From the first line of the data below, repeat each line exactly until you reach the line with "obj.parent = empty"; include that line too.
----
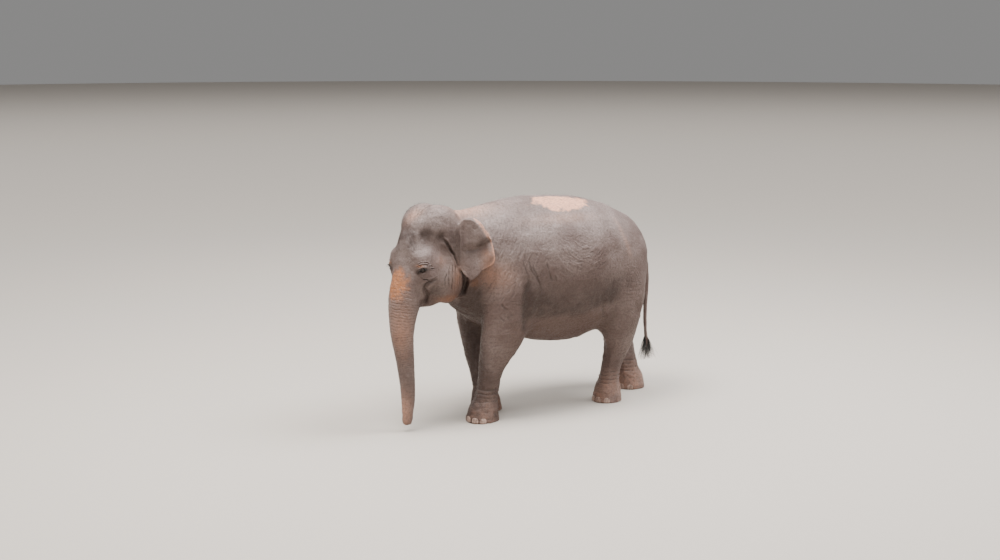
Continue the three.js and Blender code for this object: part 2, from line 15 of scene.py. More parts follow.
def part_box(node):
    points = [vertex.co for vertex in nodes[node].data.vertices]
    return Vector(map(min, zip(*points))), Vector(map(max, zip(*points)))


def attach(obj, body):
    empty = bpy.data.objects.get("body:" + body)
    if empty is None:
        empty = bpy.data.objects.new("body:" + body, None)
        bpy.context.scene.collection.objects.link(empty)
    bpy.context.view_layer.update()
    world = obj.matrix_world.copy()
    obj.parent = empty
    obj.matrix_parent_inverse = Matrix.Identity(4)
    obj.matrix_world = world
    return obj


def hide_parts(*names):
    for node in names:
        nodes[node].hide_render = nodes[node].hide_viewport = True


FLESH_GRAIN = 0.014  # side of a face while the flesh is smoothed
SKIN_GRAIN = 0.007  # side of a face of the skin; halved on the head, and again at the eyes
OVERLAP = 0.0012  # how far neighbouring parts of the flesh are swollen into each other
EYE_PLACE = (0.168, -0.004)  # forward and up, of both eyes in the head's frame
EYE_RADIUS = 0.0225


# ---- Arrays, curves and noise ----
def read(items, name, width=1, kind=np.float32):
    """One property of each of a mesh's items: an array, of rows where it has `width` values."""
    values = np.empty(len(items) * width, kind)
    items.foreach_get(name, values)
    return values.reshape(-1, width) if width > 1 else values


def positions_of(mesh):
    return read(mesh.vertices, "co", 3).astype(float)


def normals_of(mesh):
    return read(mesh.vertices, "normal", 3).astype(float)


def edges_of(mesh):
    return read(mesh.edges, "vertices", 2, np.int32)


def move_to(mesh, positions):
    mesh.vertices.foreach_set("co", positions.astype(np.float32).ravel())
    mesh.update()


def step(low, high, value):
    """0 below `low`, 1 above `high`, and smooth between."""
    t = np.clip((value - low) / (high - low), 0, 1)
    return t * t * (3 - 2 * t)


def near(places, centre, radii):
    """1 at the centre of an ellipsoid, falling to a third at its surface and on to 0."""
    return np.exp(-(((places - centre) / radii) ** 2).sum(axis=-1))


def forms(places, table):
    """The sum of a table's ellipsoids. Each row has its amount, its centre and its radii."""
    return sum(amount * near(places, centre, radii) for amount, centre, radii in table)


def curve(points, steps):
    """A smooth curve through the points, as `steps` + 1 points."""
    points = np.array(points, float)
    padded = np.concatenate([2 * points[:1] - points[1:2], points, 2 * points[-1:] - points[-2:-1]])
    at = np.linspace(0, len(points) - 1, steps + 1)
    span = np.minimum(at.astype(int), len(points) - 2)
    t = (at - span)[:, None]
    a, b, c, d = (padded[span + n] for n in range(4))
    return 0.5 * (2 * b + (c - a) * t + (2 * a - 5 * b + 4 * c - d) * t**2 + (3 * b - a - 3 * c + d) * t**3)


def from_path(places, path):
    """How far each place is from a path, and how far along the path its nearest point is."""
    nearest = np.full(len(places), np.inf)
    along = np.zeros(len(places))
    start_length = 0.0
    for start, end in zip(path, path[1:]):
        run = end - start
        length = np.linalg.norm(run)
        t = np.clip((places - start) @ run / length**2, 0, 1)
        distance = np.linalg.norm(places - start - t[:, None] * run, axis=1)
        closer = distance < nearest
        nearest[closer] = distance[closer]
        along[closer] = start_length + t[closer] * length
        start_length += length
    return nearest, along


SLOPES = np.array([v for v in itertools.product((-1, 0, 1), repeat=3) if sum(map(abs, v)) == 2])


def noise(places, seed=0):
    """Smooth noise from about -1 to 1, with features one unit across."""
    cell = np.floor(places).astype(np.int64)
    inside = places - cell
    fade = inside**3 * (inside * (6 * inside - 15) + 10)
    total = np.zeros(len(places))
    for corner in itertools.product((0, 1), repeat=3):
        mixed = ((cell + corner) * (73856093, 19349663, 83492791)).sum(axis=1) + seed * 7919
        mixed = ((mixed ^ (mixed >> 13)) * 1274126177) & 0x7FFFFFFF
        slope = SLOPES[(mixed ^ (mixed >> 15)) % len(SLOPES)]
        weight = np.prod(np.where(corner, fade, 1 - fade), axis=1)
        total += weight * ((inside - corner) * slope).sum(axis=1)
    return 1.2 * total


def wander_of(places, size, seed):
    """A smooth push in a random direction, which makes straight creases wander."""
    return np.stack([noise(places / size, seed + axis) for axis in range(3)], axis=1)


def furrows(places, seed, width=0.16):
    """Wandering grooves about one unit apart: 1 at the bottom of a groove, and 0 away from it."""
    return np.exp(-((noise(places, seed) / width) ** 2))


# ---- The frame ----
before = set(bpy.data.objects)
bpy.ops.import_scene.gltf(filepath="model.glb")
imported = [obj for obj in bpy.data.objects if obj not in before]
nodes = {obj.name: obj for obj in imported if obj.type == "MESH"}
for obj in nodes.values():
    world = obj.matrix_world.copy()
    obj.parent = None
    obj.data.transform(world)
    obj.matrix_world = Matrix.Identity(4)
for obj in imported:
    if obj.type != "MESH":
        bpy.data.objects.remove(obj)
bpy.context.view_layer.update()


def centre_of(node):
    low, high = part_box(node)
    return np.array((low + high) / 2)


# The head's frame, from its eyes
HEAD_LEFT = centre_of("eye_left") - centre_of("eye_right")
HEAD_LEFT /= np.linalg.norm(HEAD_LEFT)
HEAD_FORWARD = np.cross(HEAD_LEFT, (0, 0, 1))
HEAD_ORIGIN = (centre_of("eye_left") + centre_of("eye_right")) / 2 - EYE_PLACE[0] * HEAD_FORWARD
HEAD_ORIGIN[2] -= EYE_PLACE[1]
HEAD_AXES = np.array([HEAD_FORWARD, HEAD_LEFT, (0, 0, 1)])


def in_head(positions):
    return (positions - HEAD_ORIGIN) @ HEAD_AXES.T


def from_head(places):
    return np.asarray(places) @ HEAD_AXES + HEAD_ORIGIN


def in_body(positions):
    return np.stack([-positions[:, 1], positions[:, 0], positions[:, 2]], axis=1)


# ---- Meshes ----
def new_object(name, mesh, material=None):
    thing = bpy.data.objects.new(name, mesh)
    bpy.context.scene.collection.objects.link(thing)
    if material:
        mesh.materials.append(material)
    mesh.shade_smooth()
    return thing


def mesh_from(name, positions, faces):
    mesh = bpy.data.meshes.new(name)
    mesh.from_pydata(np.asarray(positions).tolist(), [], np.asarray(faces).tolist())
    mesh.update()
    return mesh


def finished(whole, name):
    """A mesh from a bmesh, which is freed."""
    mesh = bpy.data.meshes.new(name)
    whole.to_mesh(mesh)
    whole.free()
    return mesh


def welded(mesh):
    """A bmesh of a mesh, with the corners that its faces share made one."""
    part = bmesh.new()
    part.from_mesh(mesh)
    bmesh.ops.remove_doubles(part, verts=part.verts, dist=1e-5)
    return part


def add_swollen(whole, node, distance):
    """Adds a node to `whole` with its surface moved outwards."""
    part = welded(node.data)
    part.normal_update()
    for vert in part.verts:
        vert.co += vert.normal * distance
    mesh = finished(part, "part")
    whole.from_mesh(mesh)
    bpy.data.meshes.remove(mesh)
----
The solution
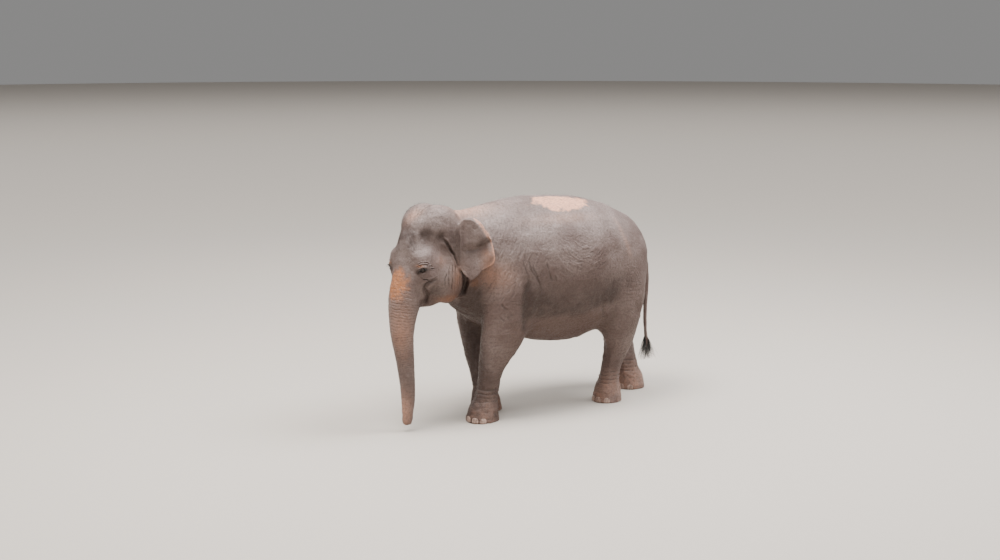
Continue the three.js and Blender code for this object: part 2, from line 15 of scene.py. More parts follow.
def part_box(node):
    points = [vertex.co for vertex in nodes[node].data.vertices]
    return Vector(map(min, zip(*points))), Vector(map(max, zip(*points)))


def attach(obj, body):
    empty = bpy.data.objects.get("body:" + body)
    if empty is None:
        empty = bpy.data.objects.new("body:" + body, None)
        bpy.context.scene.collection.objects.link(empty)
    bpy.context.view_layer.update()
    world = obj.matrix_world.copy()
    obj.parent = empty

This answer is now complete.